Having ended up with a surplus of sunflower seeds, I rummaged through the Internet looking for interesting recipes. Ultimately, I settled on a recipe billed as First Prize Sunflower Brittle, chosen partly because I had the ingredients on hand, ordinary pantry staples such as sugar, corn syrup, a little butter and vanilla, etc. My candy thermometer had been hiding in the closet way too long. I've always loved kitchen chemistry involving the melting of sugar.
The recipe started simply enough with boiling water, then adding the sugar and syrup. I got the sugar stirred in and reached for the corn syrup. Well, apparently that bottle had been sitting around for many years, perhaps since the previous century. The plastic twist cap would not come off. I tried hot water and gave it all the muscle I had, no luck. My husband was not home for consultation. I got out the vise grips thinking surely they would do the trick. I twisted the cap, feeling quite capable. But again no luck. Meanwhile, I had to take the pot with the water and sugar off the stove.
I did not want to have to drive to the grocery store for more corn syrup. So I got out a hammer and nail and pierced the plastic cap. Some progress here, but when I upended the bottle, it seemed the hole was so small, the syrup would not really flow. So I pounded some more holes in the cap, and at this point everything began to get sticky, my hands, the bottle, the tools. But still the syrup was not cooperating. Those holes were just too small. Really frustrated by now, I grabbed some needle nose pliers, inserted them in a hole and tore away to make the hole larger. Now the syrup did indeed flow faster, but still the volume was poor. One more tear with the pliers might do it. And indeed, this time when I twisted the pliers inside a hole, the whole cap turned and lo and behold, I was able to measure out one cup of the darned syrup. My battle was done.
After I washed all the tools, my hands, the sink, etc., the recipe proceeded well. I heated the mixture to the prescribed temperature of 295 degrees Fahrenheit and then poured it out onto a buttered tray.

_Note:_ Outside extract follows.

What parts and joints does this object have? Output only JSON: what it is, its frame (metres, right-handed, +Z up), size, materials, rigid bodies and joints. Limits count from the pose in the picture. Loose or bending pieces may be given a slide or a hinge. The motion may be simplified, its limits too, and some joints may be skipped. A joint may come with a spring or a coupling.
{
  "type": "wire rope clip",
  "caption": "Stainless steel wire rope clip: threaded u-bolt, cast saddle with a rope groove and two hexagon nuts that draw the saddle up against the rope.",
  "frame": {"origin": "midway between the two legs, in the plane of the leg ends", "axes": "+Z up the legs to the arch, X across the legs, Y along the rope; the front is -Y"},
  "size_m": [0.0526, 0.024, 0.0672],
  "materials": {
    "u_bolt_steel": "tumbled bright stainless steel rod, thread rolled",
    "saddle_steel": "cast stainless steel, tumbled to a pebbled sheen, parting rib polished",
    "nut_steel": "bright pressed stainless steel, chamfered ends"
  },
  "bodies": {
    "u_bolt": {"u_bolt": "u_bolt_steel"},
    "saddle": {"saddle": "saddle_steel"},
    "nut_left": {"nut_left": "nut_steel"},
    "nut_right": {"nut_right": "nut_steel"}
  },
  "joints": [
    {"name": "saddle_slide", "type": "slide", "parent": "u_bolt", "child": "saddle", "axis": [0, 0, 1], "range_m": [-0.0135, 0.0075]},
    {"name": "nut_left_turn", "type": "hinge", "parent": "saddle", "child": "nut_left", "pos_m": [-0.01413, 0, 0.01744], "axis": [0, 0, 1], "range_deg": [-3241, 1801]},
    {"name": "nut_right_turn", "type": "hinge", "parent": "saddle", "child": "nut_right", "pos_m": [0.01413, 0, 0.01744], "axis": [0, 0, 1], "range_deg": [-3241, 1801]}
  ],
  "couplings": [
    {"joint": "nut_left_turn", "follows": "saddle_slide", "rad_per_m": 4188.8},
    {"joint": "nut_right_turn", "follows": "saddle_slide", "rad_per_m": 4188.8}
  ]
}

One hour later, I broke it into shards and there was a perfect pile of sunflower brittle, which I looked forward to sharing with friends at a social event the next day.

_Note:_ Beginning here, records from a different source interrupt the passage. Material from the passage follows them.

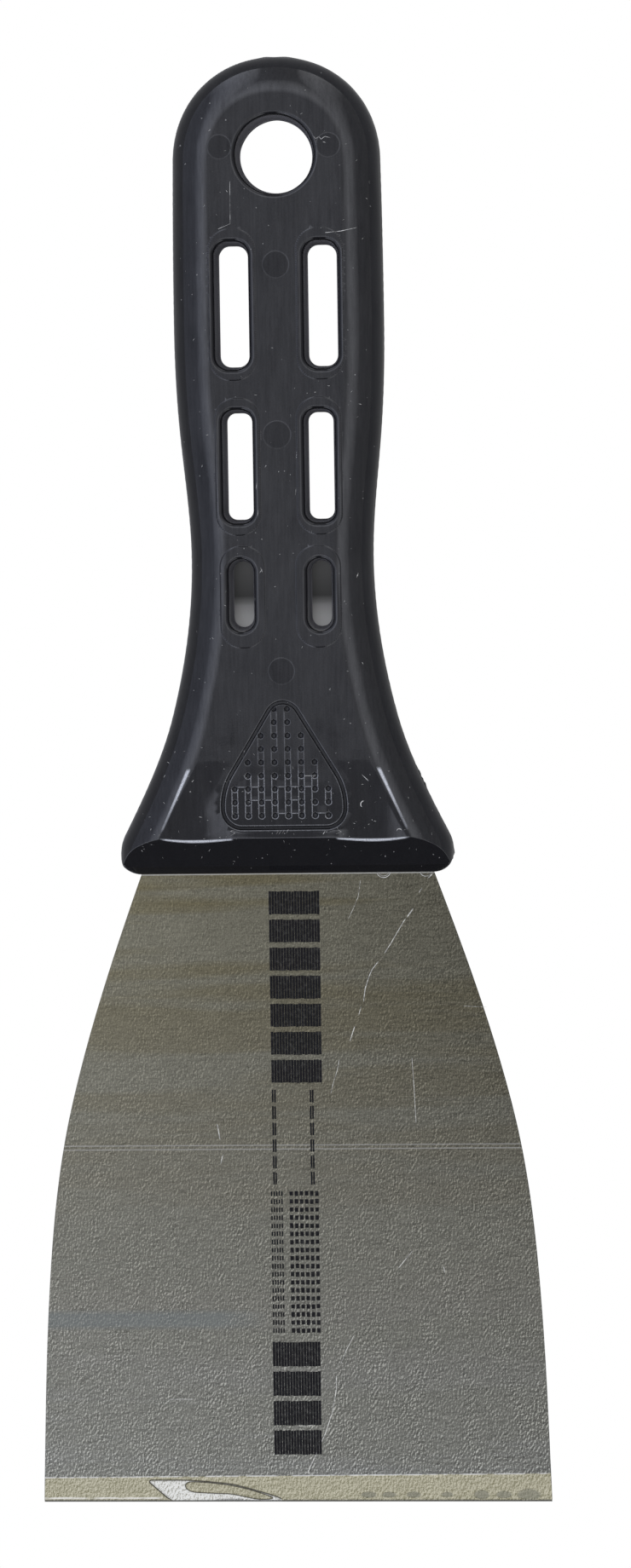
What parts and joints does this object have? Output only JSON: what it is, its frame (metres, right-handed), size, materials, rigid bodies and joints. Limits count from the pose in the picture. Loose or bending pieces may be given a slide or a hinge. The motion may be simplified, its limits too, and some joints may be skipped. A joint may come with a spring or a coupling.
{
  "type": "ink knife",
  "caption": "Flat flared steel blade moulded into a slotted plastic handle with a thumb rest and a hanging hole, for mixing and lifting printing ink.",
  "frame": {"origin": "under the middle of the knife's length and width, on the plane that the handle rests on", "axes": "+X across the blade, +Y from the working edge to the hanging hole, +Z through the thickness, away from the surface it lies on"},
  "size_m": [0.08, 0.2246, 0.0132],
  "materials": {
    "blade_steel": "rolled spring steel under a thin clear lacquer, bare and ground along the working edge",
    "handle_plastic": "black injection-moulded plastic, semi-gloss, with moulding marks"
  },
  "bodies": {
    "root": {"blade": "blade_steel", "handle": "handle_plastic"}
  },
  "joints": []
}
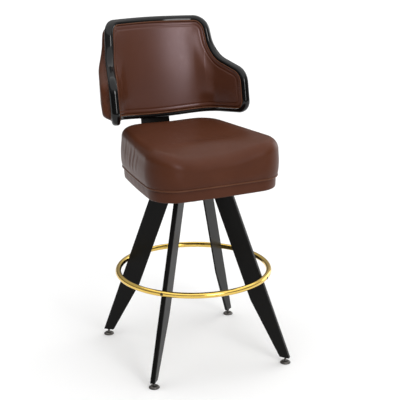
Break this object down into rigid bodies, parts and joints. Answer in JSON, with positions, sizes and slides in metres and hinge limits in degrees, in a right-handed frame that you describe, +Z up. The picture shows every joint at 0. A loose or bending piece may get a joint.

Sugar is an ingredient we all take very much for granted and perhaps forget is plant-based. Before writing this post, I turned to a favorite book, Green Immigrants: the Plants That Transformed America (Harcourt Brace Jovanovich, 1978) by Claire Shaver Haughton. Her chapter on sugar traces the spread of sugar from India to China, on to the West Indies and Mexico. During the 13th century, after his travels to China, Marco Polo wrote of sugar as one of the wonders of the world. Sugar plantation owners grew rich on the backs of slaves as their commodity became a much coveted luxury item the world over. In colonial America, sugar was sold in cones, a shape easy to store and ship. Eventually beet sugar became a more affordable and environmentally kinder sugar crop. The sugar industry became mechanized and here we are now in the 21st century, surrounded by food products utterly saturated in sugar and corn syrup.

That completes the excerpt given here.